» **Prompt**:
Every entry must be given again exactly.

» **The records**:
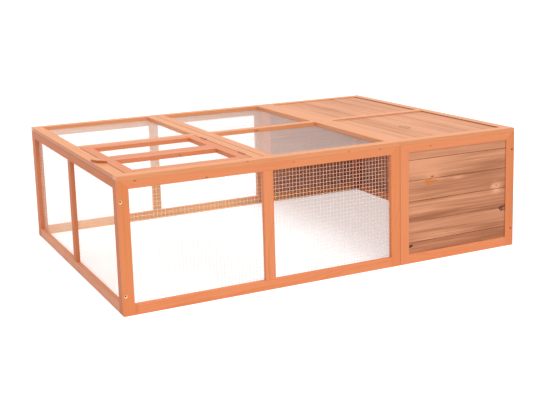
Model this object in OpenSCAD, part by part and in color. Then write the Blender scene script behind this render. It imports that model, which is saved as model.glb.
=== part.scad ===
// Outdoor rabbit run: a bottomless timber and wire-mesh enclosure with a boarded shelter end.
// The walls are separate framed panels, the roof frames lie on top of them, and a mesh lid in
// the roof swings up on two butt hinges and is held down by a wooden turn button.
// Millimetres, Z up, origin on the ground under the middle of the run, front towards -Y.

/* [Overall] */
// Length of the run along X
run_l = 1500; // [1350:10:1700]
// Width of the run along Y
run_w = 1100; // [980:10:1300]
// Height of the wall panels
wall_h = 425; // [360:5:500]
// Length of the mesh part, from the left end to the shelter
mesh_l = 1006; // [930:2:1060]

/* [Wall frames] */
// Thickness of the wall frames
frame_t = 15; // [14:0.5:20]
// Width of the stiles of the long walls
stile_w = 36; // [32:1:46]
// Width of the stiles of the end walls
end_stile_w = 30; // [29:1:40]
// Height of the top rails
top_rail_h = 27; // [22:1:29]
// Height of the bottom rails
bottom_rail_h = 34; // [28:1:44]

/* [Roof frames] */
// Thickness of the roof frames
roof_t = 15; // [14:0.5:20]
// Width of the roof rails along the outside edges
edge_rail_w = 38; // [36:1:46]
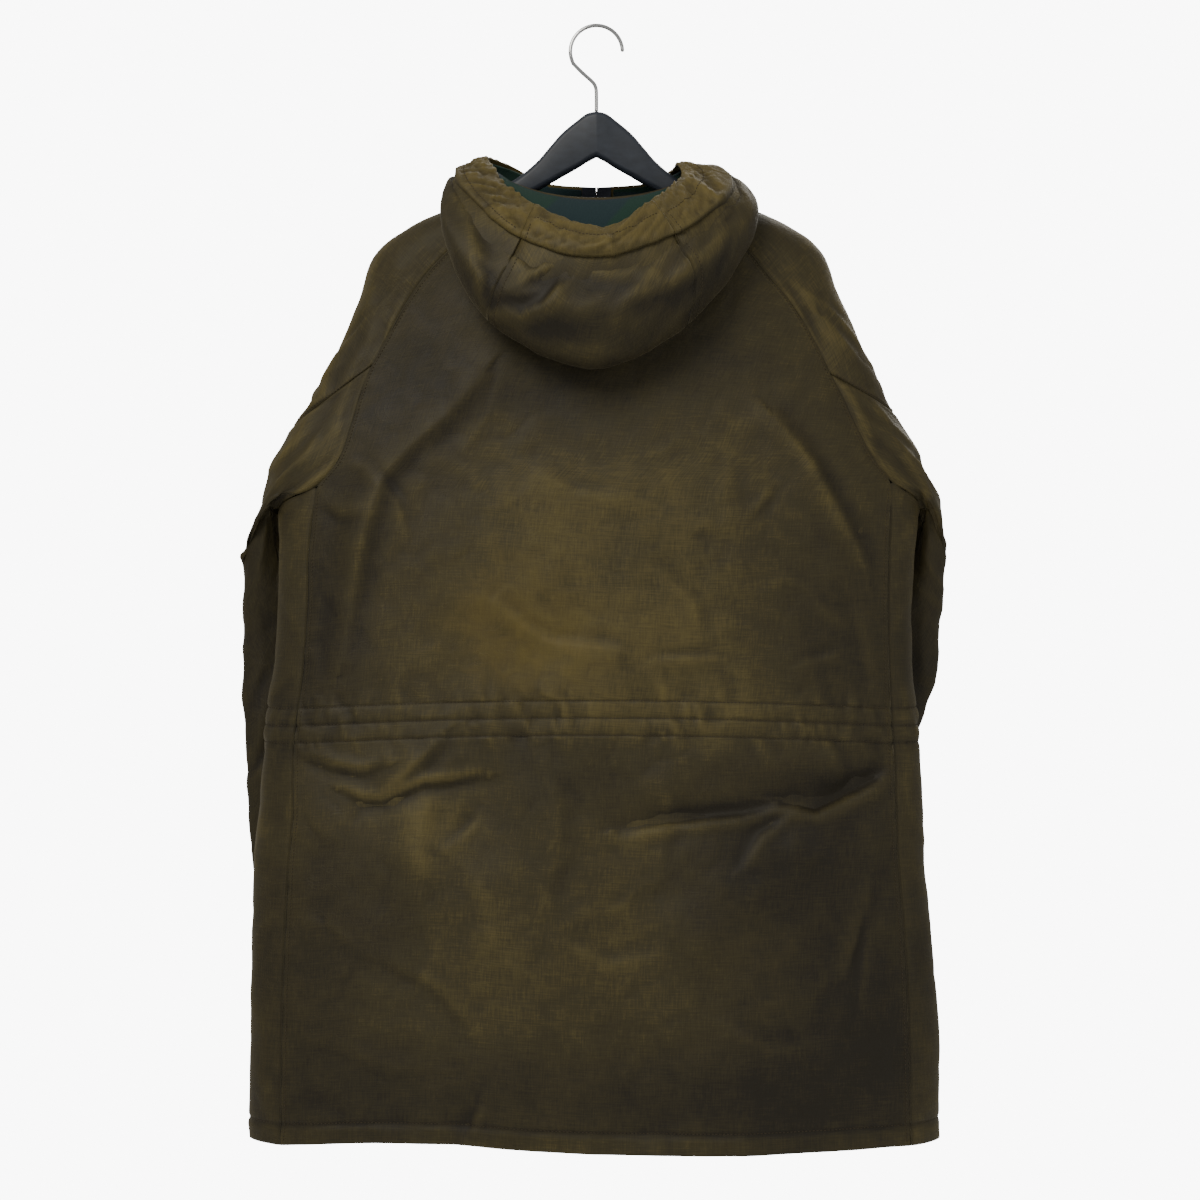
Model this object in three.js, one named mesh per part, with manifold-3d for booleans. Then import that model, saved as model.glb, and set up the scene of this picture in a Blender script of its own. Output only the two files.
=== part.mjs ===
// Waxed cotton jacket with a hood and raglan sleeves, closed, hanging on a coat hanger.
// Units are millimetres, +Z is up, +Y is the jacket's front, +X is the wearer's right.
// The origin is the inside of the crown of the hanger's hook.
import * as THREE from "three";
import Module from "manifold-3d";

// Driving sizes
const CLOTH = 2.2;
const LINING = 1.4;
const SEAM = 0.5;
const ROUNDNESS = 2.4;
const CENTRE_GAP = 3.6;
const CHANNEL_RISE = 1.8;
const HEM_RISE = 0.7;
const HOOK_WIRE = 1.8;
const HOOK_RADIUS = 24.7;
const BACK_COLUMNS = 24;
const FRONT_COLUMNS = 11;
const UNDERARM = 10;
const SEAM_END = 12;
const CROSS_SEAM = 6;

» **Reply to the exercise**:
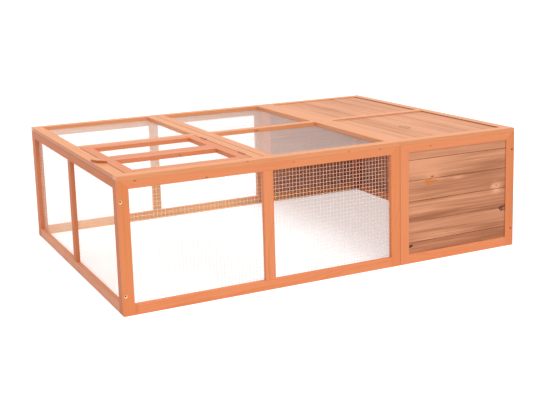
Model this object in OpenSCAD, part by part and in color. Then write the Blender scene script behind this render. It imports that model, which is saved as model.glb.
=== part.scad ===
// Outdoor rabbit run: a bottomless timber and wire-mesh enclosure with a boarded shelter end.
// The walls are separate framed panels, the roof frames lie on top of them, and a mesh lid in
// the roof swings up on two butt hinges and is held down by a wooden turn button.
// Millimetres, Z up, origin on the ground under the middle of the run, front towards -Y.

/* [Overall] */
// Length of the run along X
run_l = 1500; // [1350:10:1700]
// Width of the run along Y
run_w = 1100; // [980:10:1300]
// Height of the wall panels
wall_h = 425; // [360:5:500]
// Length of the mesh part, from the left end to the shelter
mesh_l = 1006; // [930:2:1060]

/* [Wall frames] */
// Thickness of the wall frames
frame_t = 15; // [14:0.5:20]
// Width of the stiles of the long walls
stile_w = 36; // [32:1:46]
// Width of the stiles of the end walls
end_stile_w = 30; // [29:1:40]
// Height of the top rails
top_rail_h = 27; // [22:1:29]
// Height of the bottom rails
bottom_rail_h = 34; // [28:1:44]

/* [Roof frames] */
// Thickness of the roof frames
roof_t = 15; // [14:0.5:20]
// Width of the roof rails along the outside edges
edge_rail_w = 38; // [36:1:46]
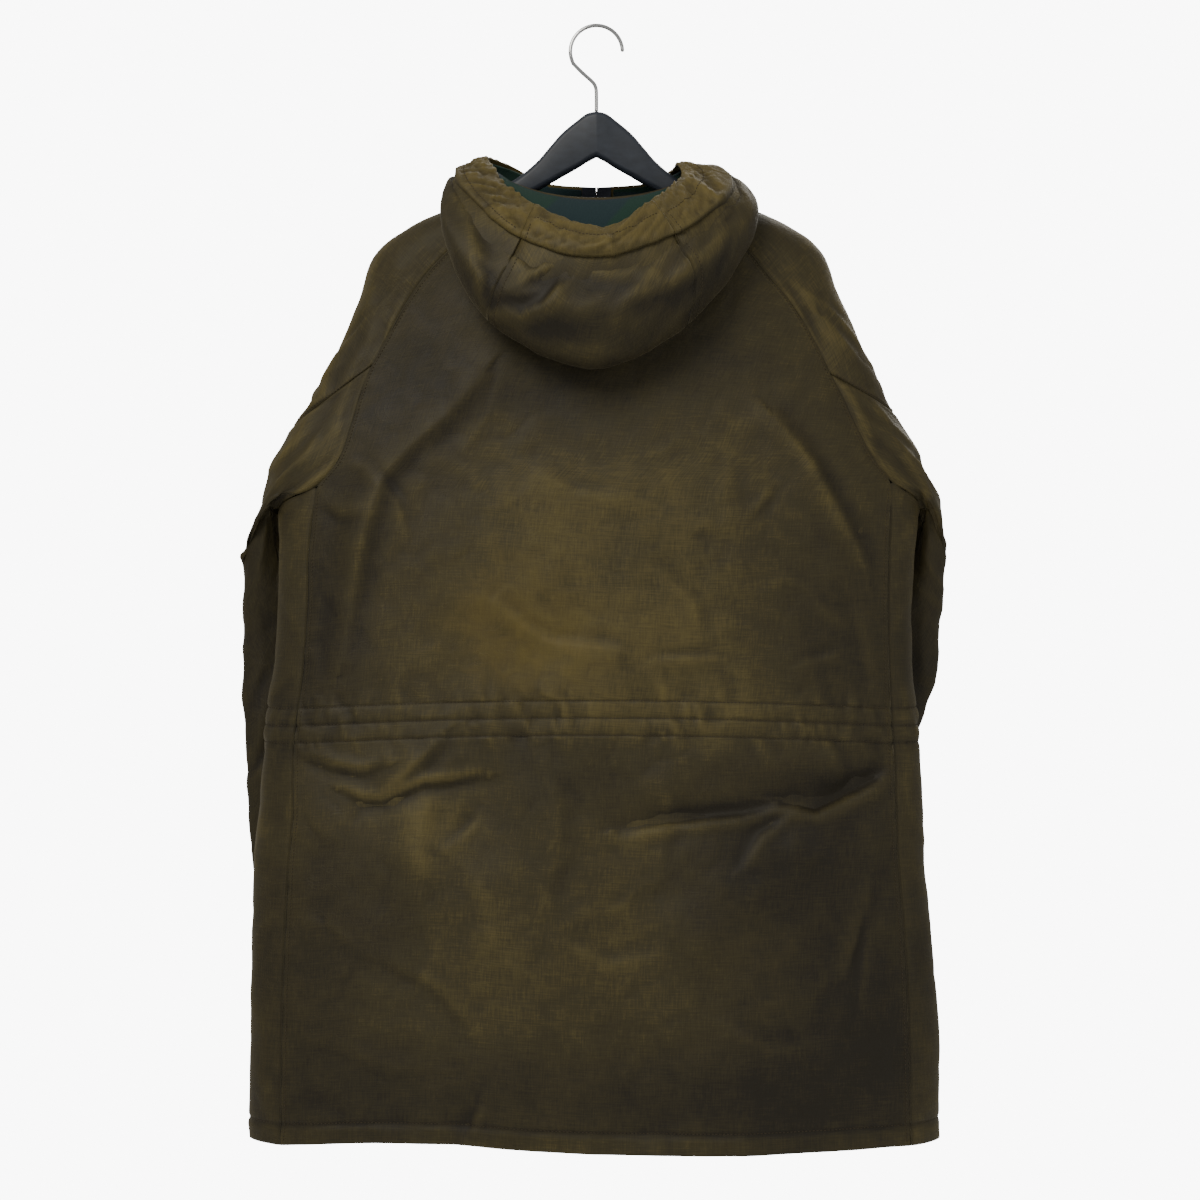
Model this object in three.js, one named mesh per part, with manifold-3d for booleans. Then import that model, saved as model.glb, and set up the scene of this picture in a Blender script of its own. Output only the two files.
=== part.mjs ===
// Waxed cotton jacket with a hood and raglan sleeves, closed, hanging on a coat hanger.
// Units are millimetres, +Z is up, +Y is the jacket's front, +X is the wearer's right.
// The origin is the inside of the crown of the hanger's hook.
import * as THREE from "three";
import Module from "manifold-3d";

// Driving sizes
const CLOTH = 2.2;
const LINING = 1.4;
const SEAM = 0.5;
const ROUNDNESS = 2.4;
const CENTRE_GAP = 3.6;
const CHANNEL_RISE = 1.8;
const HEM_RISE = 0.7;
const HOOK_WIRE = 1.8;
const HOOK_RADIUS = 24.7;
const BACK_COLUMNS = 24;
const FRONT_COLUMNS = 11;
const UNDERARM = 10;
const SEAM_END = 12;
const CROSS_SEAM = 6;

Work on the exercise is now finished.